--- Start Given data ---

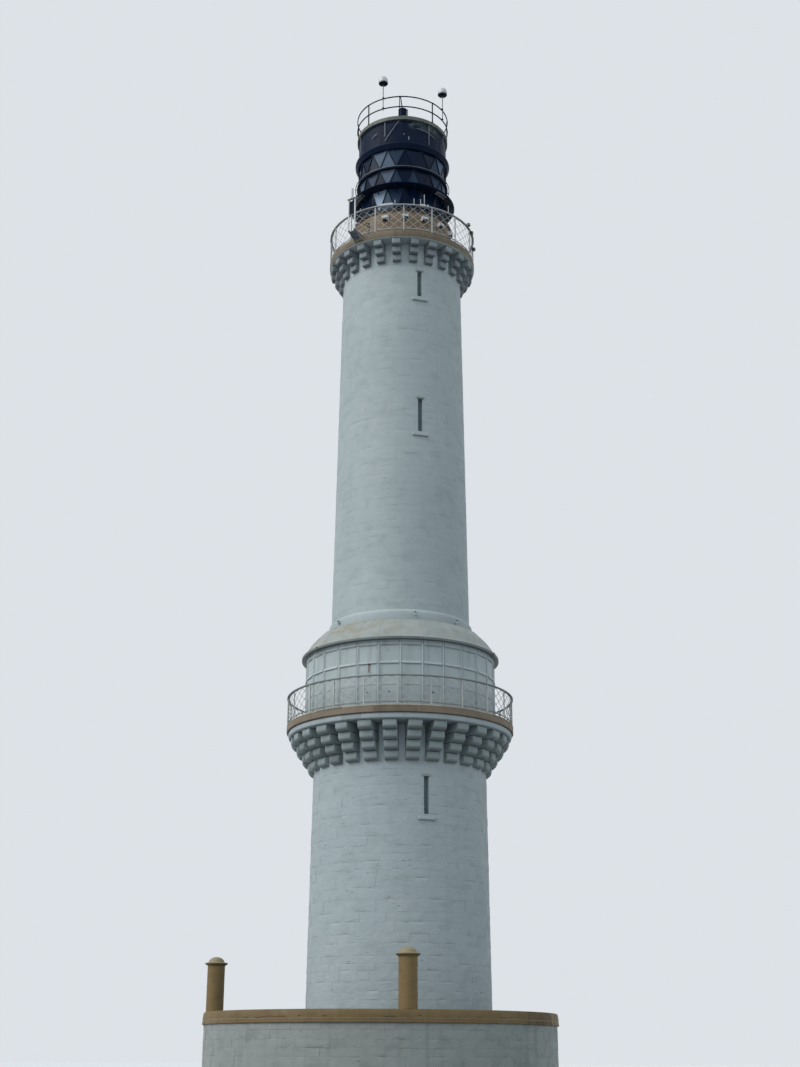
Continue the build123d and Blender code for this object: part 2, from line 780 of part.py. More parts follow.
def roof_rails():
    """Two rails round the gutter, and the two aerials clamped to them."""
    section = roof_rail_section
    outer = lantern_radius + roof_rail_reach + section / 2
    corners = roof_rail_corners_per_bay * roof_post_count
    rails = None
    for height in roof_rail_heights:
        top = gutter_top + height
        rail = polygon_ring(outer - section, outer, top - section, top, corners, roof_post_azimuth)
        rails = rail if rails is None else rails + rail
    post_outer = lantern_radius + gutter_reach
    for k in range(roof_post_count):
        azimuth = roof_post_azimuth + 360.0 * k / roof_post_count
        head = gutter_top + roof_rail_heights[1] - section
        post = block(section, post_outer - section, post_outer, gutter_top, head, azimuth)
        rails = rails + post
    save("roof_rails", rails)
    aerials = []
    for azimuth in aerial_azimuths:
        centre = outer + aerial_pole_radius + aerial_clamp_gap
        base = gutter_top + aerial_pole_foot
        dome_foot = gutter_top + aerial_top - aerial_dome_height
        pole = extrude(Circle(aerial_pole_radius), dome_foot - base)
        aerial = Pos(0, -centre, base) * pole
        for height in roof_rail_heights:
            top = gutter_top + height
            aerial = aerial + block(aerial_clamp_width, outer - section / 2, centre, top - section, top)
        wall = aerial_dome_height * aerial_wall_share
        dome = [(0, dome_foot), (aerial_dome_radius, dome_foot)]
        dome += dome_outline(aerial_dome_radius, dome_foot + wall, aerial_dome_height - wall)
        aerial = aerial + Pos(0, -centre, 0) * ring(dome)
        aerials.append(turned(aerial, azimuth) - rails)
    save("roof_aerials", aerials)


def instrument_frame():
    """A slim frame that stands outside the railing on a raking bracket."""
    deck = band(0, upper_deck_radius, upper_deck_bottom - cut_reach, upper_deck_top)
    radius = upper_deck_radius + instrument_reach
    far = radius + instrument_post
    root = upper_deck_radius - instrument_bracket_margin
    seat = upper_deck_top + instrument_seat_rise
    width = instrument_spacing + instrument_post
    points = [(root, upper_deck_top - instrument_bracket_margin), (far, seat)]
    points += [(far, seat - instrument_bracket_depth), (root, upper_deck_bottom + instrument_bracket_margin)]
    bracket = Pos(-width / 2, 0, 0) * extrude(outline(points), width, dir=(1, 0, 0))
    frame = bracket - deck
    top = seat + instrument_height
    inner = radius - instrument_post / 2
    outer = radius + instrument_post / 2
    for side in (-1, 1):
        post = block(instrument_post, inner, outer, seat - instrument_post_tail, top)
        frame = frame + Pos(side * instrument_spacing / 2, 0, 0) * post
    reach = instrument_cap_depth
    cap_top = top + instrument_cap_height
    cap = block(width + 2 * instrument_cap_reach, inner - reach, outer + reach, top, cap_top)
    tube = Pos(0, -radius, cap_top) * extrude(Circle(instrument_post), instrument_tube_height)
    half = instrument_panel_thickness / 2
    foot = seat + instrument_panel_foot
    head = top - instrument_panel_head
    panel = block(instrument_spacing - instrument_post, radius - half, radius + half, foot, head)
    frame = frame + cap + tube + panel
    save("instrument_frame", turned(frame, instrument_azimuth))


base_building()
base_door()
chimneys()
tower_walls()
slit_windows()
lower_gallery()
lower_stage()
upper_gallery()
murette()
lantern()
lantern_roof()
roof_rails()
instrument_frame()
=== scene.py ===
import math
import random

import bmesh
import bpy
from mathutils import Euler, Matrix, Vector, noise


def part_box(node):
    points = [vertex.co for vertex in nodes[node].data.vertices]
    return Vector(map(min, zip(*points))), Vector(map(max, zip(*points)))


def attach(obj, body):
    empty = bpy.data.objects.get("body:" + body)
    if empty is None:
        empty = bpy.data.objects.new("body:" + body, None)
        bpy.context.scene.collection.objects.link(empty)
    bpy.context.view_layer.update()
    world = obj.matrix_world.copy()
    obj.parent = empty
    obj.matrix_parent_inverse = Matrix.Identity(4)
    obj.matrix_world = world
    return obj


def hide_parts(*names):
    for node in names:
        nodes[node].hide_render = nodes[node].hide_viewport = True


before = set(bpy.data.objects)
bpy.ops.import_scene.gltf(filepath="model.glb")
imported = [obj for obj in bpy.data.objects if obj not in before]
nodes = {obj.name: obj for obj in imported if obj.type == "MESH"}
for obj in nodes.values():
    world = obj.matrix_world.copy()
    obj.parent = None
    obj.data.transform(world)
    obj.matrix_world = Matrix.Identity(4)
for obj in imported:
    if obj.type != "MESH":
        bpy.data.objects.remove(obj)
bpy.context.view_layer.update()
rng = random.Random(1833)
up = Vector((0, 0, 1))
paints = {}

# Levels, radii and angles of the tower, in metres and degrees


def low(name, axis=2):
    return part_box(name)[0][axis]


def high(name, axis=2):
    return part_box(name)[1][axis]


lower_head = high("lower_wall_front")
deck_low = low("lower_deck")
deck_high = high("lower_deck")
kerb_high = high("lower_kerb")
stage_high = high("stage_panels")
upper_low = low("upper_wall_front")
upper_head = high("upper_wall_front")
upper_deck_high = high("upper_deck")
murette_high = high("murette")
coping_low = low("base_coping")
coping_high = high("base_coping")
gutter_low = low("lantern_gutter")
gutter_high = high("lantern_gutter")

base_centre = -0.585
base_radius = 5.7
lower_rim = 3.915
cornice_rim = 3.85
lower_corbel_reach = 3.755
stage_radius = 3.285
upper_rim = 2.775
upper_corbel_reach = 2.72
murette_radius = 1.885
lantern_radius = 1.74
gutter_rim = 1.78
slit_azimuth = 16.8
lantern_azimuth = 3.3
division = 22.5
tier_levels = [(murette_high + a, murette_high + b) for a, b in ((0.10, 1.10), (1.18, 1.96), (2.04, 2.83))]
frieze_low = murette_high + 3.07


def lower_radius(z):
    return 3.067 - 0.135 * z / lower_head


def upper_radius(z):
    return 2.481 - 0.263 * (z - upper_low) / (upper_head - upper_low)


# Shading


class Wire:
    """One output of a node, with the usual sums written on it."""

    def __init__(self, tree, socket):
        self.tree = tree
        self.socket = socket

    def sum(self, operation, first, second):
        return self.tree.node("ShaderNodeMath", {"operation": operation}, {0: first, 1: second})

    def __add__(self, other):
        return self.sum("ADD", self, other)

    def __radd__(self, other):
        return self.sum("ADD", other, self)

    def __sub__(self, other):
        return self.sum("SUBTRACT", self, other)

    def __rsub__(self, other):
        return self.sum("SUBTRACT", other, self)

    def __mul__(self, other):
        return self.sum("MULTIPLY", self, other)

    def __rmul__(self, other):
        return self.sum("MULTIPLY", other, self)

    def __gt__(self, other):
        return self.sum("GREATER_THAN", self, other)

    def __lt__(self, other):
        return self.sum("LESS_THAN", self, other)

    def most(self, other):
        return self.sum("MAXIMUM", self, other)

    def least(self, other):
        return self.sum("MINIMUM", self, other)

    def other(self, out):
        return Wire(self.tree, self.socket.node.outputs[out])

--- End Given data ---

> To do
Each line above must be reproduced exactly as it stands.

> Written solution
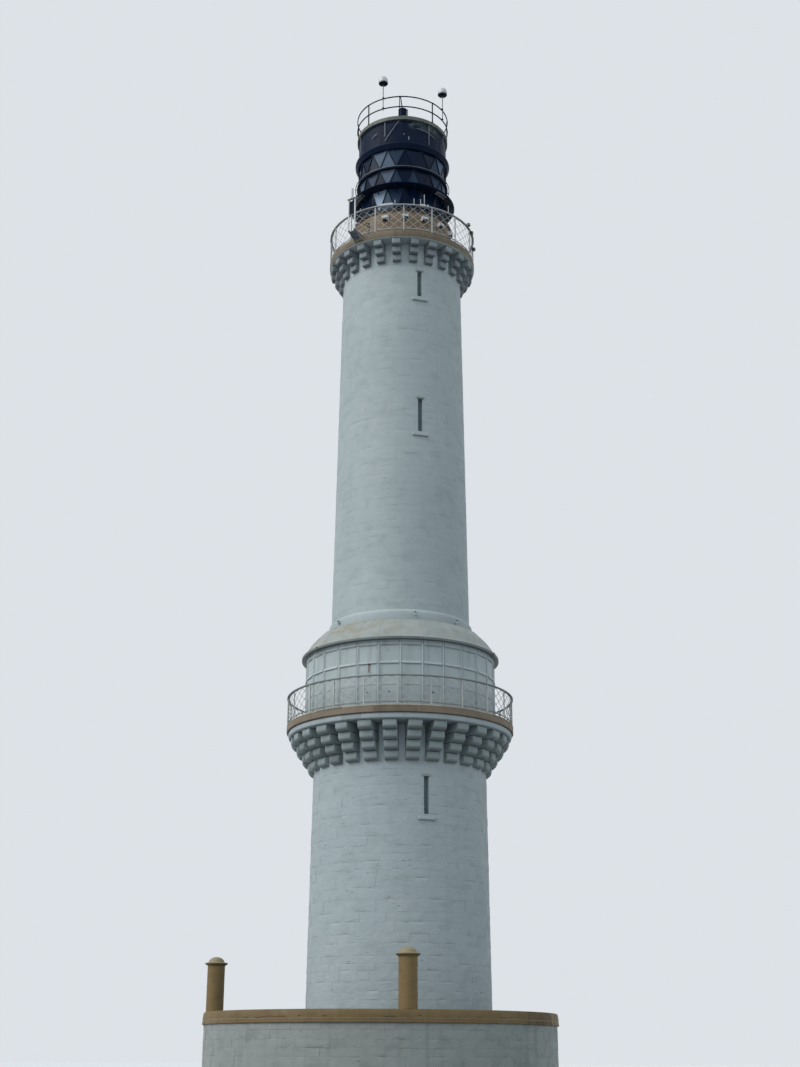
Continue the build123d and Blender code for this object: part 2, from line 780 of part.py. More parts follow.
def roof_rails():
    """Two rails round the gutter, and the two aerials clamped to them."""
    section = roof_rail_section
    outer = lantern_radius + roof_rail_reach + section / 2
    corners = roof_rail_corners_per_bay * roof_post_count
    rails = None
    for height in roof_rail_heights:
        top = gutter_top + height
        rail = polygon_ring(outer - section, outer, top - section, top, corners, roof_post_azimuth)
        rails = rail if rails is None else rails + rail
    post_outer = lantern_radius + gutter_reach
    for k in range(roof_post_count):
        azimuth = roof_post_azimuth + 360.0 * k / roof_post_count
        head = gutter_top + roof_rail_heights[1] - section
        post = block(section, post_outer - section, post_outer, gutter_top, head, azimuth)
        rails = rails + post
    save("roof_rails", rails)
    aerials = []
    for azimuth in aerial_azimuths:
        centre = outer + aerial_pole_radius + aerial_clamp_gap
        base = gutter_top + aerial_pole_foot
        dome_foot = gutter_top + aerial_top - aerial_dome_height
        pole = extrude(Circle(aerial_pole_radius), dome_foot - base)
        aerial = Pos(0, -centre, base) * pole
        for height in roof_rail_heights:
            top = gutter_top + height
            aerial = aerial + block(aerial_clamp_width, outer - section / 2, centre, top - section, top)
        wall = aerial_dome_height * aerial_wall_share
        dome = [(0, dome_foot), (aerial_dome_radius, dome_foot)]
        dome += dome_outline(aerial_dome_radius, dome_foot + wall, aerial_dome_height - wall)
        aerial = aerial + Pos(0, -centre, 0) * ring(dome)
        aerials.append(turned(aerial, azimuth) - rails)
    save("roof_aerials", aerials)


def instrument_frame():
    """A slim frame that stands outside the railing on a raking bracket."""
    deck = band(0, upper_deck_radius, upper_deck_bottom - cut_reach, upper_deck_top)
    radius = upper_deck_radius + instrument_reach
    far = radius + instrument_post
    root = upper_deck_radius - instrument_bracket_margin
    seat = upper_deck_top + instrument_seat_rise
    width = instrument_spacing + instrument_post
    points = [(root, upper_deck_top - instrument_bracket_margin), (far, seat)]
    points += [(far, seat - instrument_bracket_depth), (root, upper_deck_bottom + instrument_bracket_margin)]
    bracket = Pos(-width / 2, 0, 0) * extrude(outline(points), width, dir=(1, 0, 0))
    frame = bracket - deck
    top = seat + instrument_height
    inner = radius - instrument_post / 2
    outer = radius + instrument_post / 2
    for side in (-1, 1):
        post = block(instrument_post, inner, outer, seat - instrument_post_tail, top)
        frame = frame + Pos(side * instrument_spacing / 2, 0, 0) * post
    reach = instrument_cap_depth
    cap_top = top + instrument_cap_height
    cap = block(width + 2 * instrument_cap_reach, inner - reach, outer + reach, top, cap_top)
    tube = Pos(0, -radius, cap_top) * extrude(Circle(instrument_post), instrument_tube_height)
    half = instrument_panel_thickness / 2
    foot = seat + instrument_panel_foot
    head = top - instrument_panel_head
    panel = block(instrument_spacing - instrument_post, radius - half, radius + half, foot, head)
    frame = frame + cap + tube + panel
    save("instrument_frame", turned(frame, instrument_azimuth))


base_building()
base_door()
chimneys()
tower_walls()
slit_windows()
lower_gallery()
lower_stage()
upper_gallery()
murette()
lantern()
lantern_roof()
roof_rails()
instrument_frame()
=== scene.py ===
import math
import random

import bmesh
import bpy
from mathutils import Euler, Matrix, Vector, noise


def part_box(node):
    points = [vertex.co for vertex in nodes[node].data.vertices]
    return Vector(map(min, zip(*points))), Vector(map(max, zip(*points)))


def attach(obj, body):
    empty = bpy.data.objects.get("body:" + body)
    if empty is None:
        empty = bpy.data.objects.new("body:" + body, None)
        bpy.context.scene.collection.objects.link(empty)
    bpy.context.view_layer.update()
    world = obj.matrix_world.copy()
    obj.parent = empty
    obj.matrix_parent_inverse = Matrix.Identity(4)
    obj.matrix_world = world
    return obj


def hide_parts(*names):
    for node in names:
        nodes[node].hide_render = nodes[node].hide_viewport = True


before = set(bpy.data.objects)
bpy.ops.import_scene.gltf(filepath="model.glb")
imported = [obj for obj in bpy.data.objects if obj not in before]
nodes = {obj.name: obj for obj in imported if obj.type == "MESH"}
for obj in nodes.values():
    world = obj.matrix_world.copy()
    obj.parent = None
    obj.data.transform(world)
    obj.matrix_world = Matrix.Identity(4)
for obj in imported:
    if obj.type != "MESH":
        bpy.data.objects.remove(obj)
bpy.context.view_layer.update()
rng = random.Random(1833)
up = Vector((0, 0, 1))
paints = {}

# Levels, radii and angles of the tower, in metres and degrees


def low(name, axis=2):
    return part_box(name)[0][axis]


def high(name, axis=2):
    return part_box(name)[1][axis]


lower_head = high("lower_wall_front")
deck_low = low("lower_deck")
deck_high = high("lower_deck")
kerb_high = high("lower_kerb")
stage_high = high("stage_panels")
upper_low = low("upper_wall_front")
upper_head = high("upper_wall_front")
upper_deck_high = high("upper_deck")
murette_high = high("murette")
coping_low = low("base_coping")
coping_high = high("base_coping")
gutter_low = low("lantern_gutter")
gutter_high = high("lantern_gutter")

base_centre = -0.585
base_radius = 5.7
lower_rim = 3.915
cornice_rim = 3.85
lower_corbel_reach = 3.755
stage_radius = 3.285
upper_rim = 2.775
upper_corbel_reach = 2.72
murette_radius = 1.885
lantern_radius = 1.74
gutter_rim = 1.78
slit_azimuth = 16.8
lantern_azimuth = 3.3
division = 22.5
tier_levels = [(murette_high + a, murette_high + b) for a, b in ((0.10, 1.10), (1.18, 1.96), (2.04, 2.83))]
frieze_low = murette_high + 3.07


def lower_radius(z):
    return 3.067 - 0.135 * z / lower_head


def upper_radius(z):
    return 2.481 - 0.263 * (z - upper_low) / (upper_head - upper_low)


# Shading


class Wire:
    """One output of a node, with the usual sums written on it."""

    def __init__(self, tree, socket):
        self.tree = tree
        self.socket = socket

    def sum(self, operation, first, second):
        return self.tree.node("ShaderNodeMath", {"operation": operation}, {0: first, 1: second})

    def __add__(self, other):
        return self.sum("ADD", self, other)

    def __radd__(self, other):
        return self.sum("ADD", other, self)

    def __sub__(self, other):
        return self.sum("SUBTRACT", self, other)

    def __rsub__(self, other):
        return self.sum("SUBTRACT", other, self)

    def __mul__(self, other):
        return self.sum("MULTIPLY", self, other)

    def __rmul__(self, other):
        return self.sum("MULTIPLY", other, self)

    def __gt__(self, other):
        return self.sum("GREATER_THAN", self, other)

    def __lt__(self, other):
        return self.sum("LESS_THAN", self, other)

    def most(self, other):
        return self.sum("MAXIMUM", self, other)

    def least(self, other):
        return self.sum("MINIMUM", self, other)

    def other(self, out):
        return Wire(self.tree, self.socket.node.outputs[out])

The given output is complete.